Athena (Presto) and Glue (Spark) can return different values when running the same query - sambaiz-net

There are connectors for not only RDS but DynamoDB and Redis etc., and other data sources can be connected by using a custom connector.

Generate data with TPC-DS Connector in Athena’s Federated Query - sambaiz-net

GlueのカスタムコネクタでBigQueryに接続する - sambaiz-net

Redshift, Glue and Athena with Glue Data Catalog

There is also EMR Serverless announced at re:Invent this year. If the data size is too large, OOM or “No space left on device” can occur due to heavy transformation or repartition(), but Glue cannot be scaled up, so it may be physically difficult to resolve the problem. In this case, EMR may be suitable.

Launch an EMR cluster with AWS CLI and run Spark applications - sambaiz-net

In third party services, there is Snowflake, SaaS hosted on each cloud. I often hear some cases of migrating from Redshift to Snowflake due to cost and ease of scale. However, now that Redshift Serverless is now available, it may affect technology selection. The cost is charged for Snowflake Credit and storage. The rate depends on the plan.

BigQuery Omni that the query engine runs on the multi-cloud with Anthos became GA in October. Supported regions are few yet, and the cost is not pay-as-you-go so I don’t image to use same as other services, but it’s a long-awaited feature that executes BigQuery queries on AWS without transferring data.

Query the table in Glue Data Catalog

Create a database and table in Data Catalog and a role to access it with CDK.

CDKでGlue Data CatalogのDatabase,Table,Partition,Crawlerを作成する - sambaiz-net

CDK v2 has become stable now as announced at re:Invent, so I write it in v2. The package @aws-cdk/aws-xxx for each service has been merged into aws-cdk-lib, but alpha features are isolated under the name that the previous one with -alpha suffix.

$ npx [email protected] init app --language typescript
$ npm install --save aws-cdk-lib
$ npm install --save @aws-cdk/aws-glue-alpha

The role used by Redshift Serverless is required to contain redshift.amazonaws.com and redshift-serverless.amazonaws.com principal.

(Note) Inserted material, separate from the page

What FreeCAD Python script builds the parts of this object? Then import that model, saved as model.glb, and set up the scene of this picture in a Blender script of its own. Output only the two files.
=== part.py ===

const db = new Database(this, 'Database', {
  databaseName: "test_db",
})

const bucket = new Bucket(this, 'Bucket', {
  bucketName: `redshift-serverless-test-${this.account}-${this.region}`
})

new BucketDeployment(this, 'DeployWebsite', {
  sources: [Source.asset('./data')],
  destinationBucket: bucket,
  destinationKeyPrefix: 'test_table/',
});

const table = new Table(this, 'TestTable', {
  tableName: "test_table",
  database: db,
  columns: [{
    name: "id",
    type: Schema.BIG_INT,
  }],
  dataFormat: DataFormat.JSON,
  bucket: bucket,
  s3Prefix: "test_table/",
  compressed: false,
})

const role = new Role(this, 'SchemaRole', {
    assumedBy: new CompositePrincipal(
      new ServicePrincipal('redshift.amazonaws.com'),
      new ServicePrincipal('redshift-serverless.amazonaws.com')
    )
  })
  role.addToPolicy(new PolicyStatement({
    resources: [
      db.databaseArn,
      db.catalogArn,
      table.tableArn
    ],
    actions: ['glue:Get*'],
  }))
  role.addToPolicy(new PolicyStatement({
    resources: [
      bucket.bucketArn,
      `${bucket.bucketArn}/*`,
    ],
    actions: ['s3:Get*', 's3:List*'],
  }))
})

Associate the role to a serverless endpoint to enable to use when creating a schema.

After clicking “Serverless” in the resource list and connecting to it, create an external schema in Redshift specifying the database in Data Catalog and the role.